The problem is, your brain can't tell the difference between a physical threat and an emotional one. When your partner criticizes you, your nervous system responds as if you're being attacked. Fight, flight, freeze, or fawn—these aren't choices. They're automatic responses.
So willpower alone won't break the cycle. You need strategies that work even when you're triggered.
What Actually Works
Breaking a long-standing pattern isn't easy. But it is possible. Here's what I've seen work with couples:
1. Learn to recognize the cycle in real time
The first step is awareness. Can you feel when the cycle is starting? Can you notice the shift in your body—the tightness in your chest, the heat in your face, the urge to defend or withdraw?
Most couples are deep into the cycle before they realize what's happening. By then, the gravity has taken over. The earlier you can catch it, the more choice you have.
Try naming it out loud: "I think we're in our cycle right now." That simple statement can interrupt the momentum. It shifts you from being in the fight to observing the fight—and that shift creates space.
2. Take a timeout before you're flooded
Once you're fully flooded—heart racing, thoughts spinning, emotions overwhelming—you've lost the ability to have a productive conversation. Anything you say will make things worse.
This is where timeouts come in. Not storming off. Not the silent treatment. A real timeout: "I'm getting flooded and I need twenty minutes to calm down. I'm not abandoning this conversation—I'll be back."
The key is to actually return. A timeout that never ends is just withdrawal by another name. But a timeout that's used to regulate your nervous system so you can come back and engage—that's a tool.
3. Say the vulnerable thing instead of the reactive thing
This is the hardest part, and the most transformative.
When you're triggered, your instinct is to protect yourself. You criticize, defend, blame, or shut down. But those reactive moves are what keep the cycle spinning.
The move that breaks the cycle is vulnerability. Instead of "You never listen to me," try "I feel alone right now, and it scares me." Instead of defending yourself, try "When you say that, I feel like I'm failing you, and I don't know how to fix it."
This is terrifying. It means dropping your armor in the middle of a fight. But it's also what creates the possibility for your partner to respond differently. When they see your vulnerability instead of your reactivity, they're more likely to soften—and the cycle can shift.
4. Repair quickly and often
You're going to mess up. You're going to fall into the cycle despite your best efforts. That's not failure—that's being human.
What matters is how quickly you repair. Can you come back after a fight and say, "I'm sorry I got defensive. That wasn't fair to you"? Can you acknowledge what happened without relitigating the content?
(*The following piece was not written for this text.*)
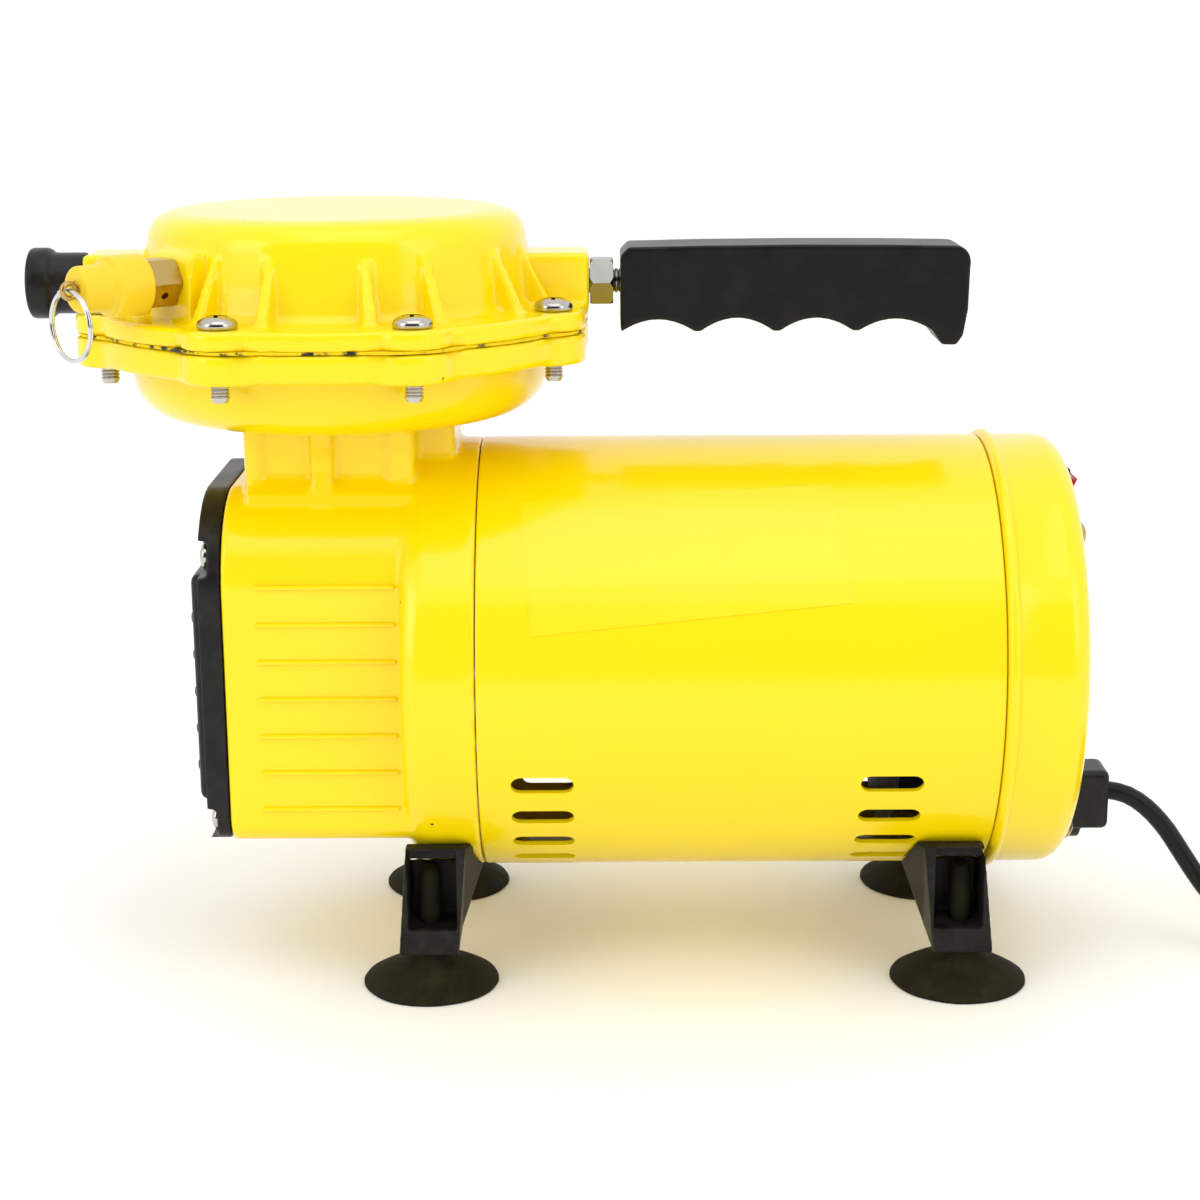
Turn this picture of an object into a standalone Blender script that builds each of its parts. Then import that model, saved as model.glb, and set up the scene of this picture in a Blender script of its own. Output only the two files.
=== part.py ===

Couples who do well aren't couples who never fight. They're couples who repair quickly. They don't let ruptures sit and fester. They take responsibility for their part, even when they're still a little activated.
5. Get curious about your partner's experience
When you're in the cycle, your partner becomes the enemy. You stop being curious about their experience and start building your case against them.
Breaking the cycle means remembering that your partner has their own triggers, their own fears, their own vulnerable emotions underneath their reactive behavior. They're not trying to hurt you—they're trying to protect themselves, just like you are.
What if, instead of reacting to their criticism, you got curious about what's underneath it? What if you asked, "What's really going on for you right now?" That kind of curiosity can de-escalate a fight faster than any counterargument.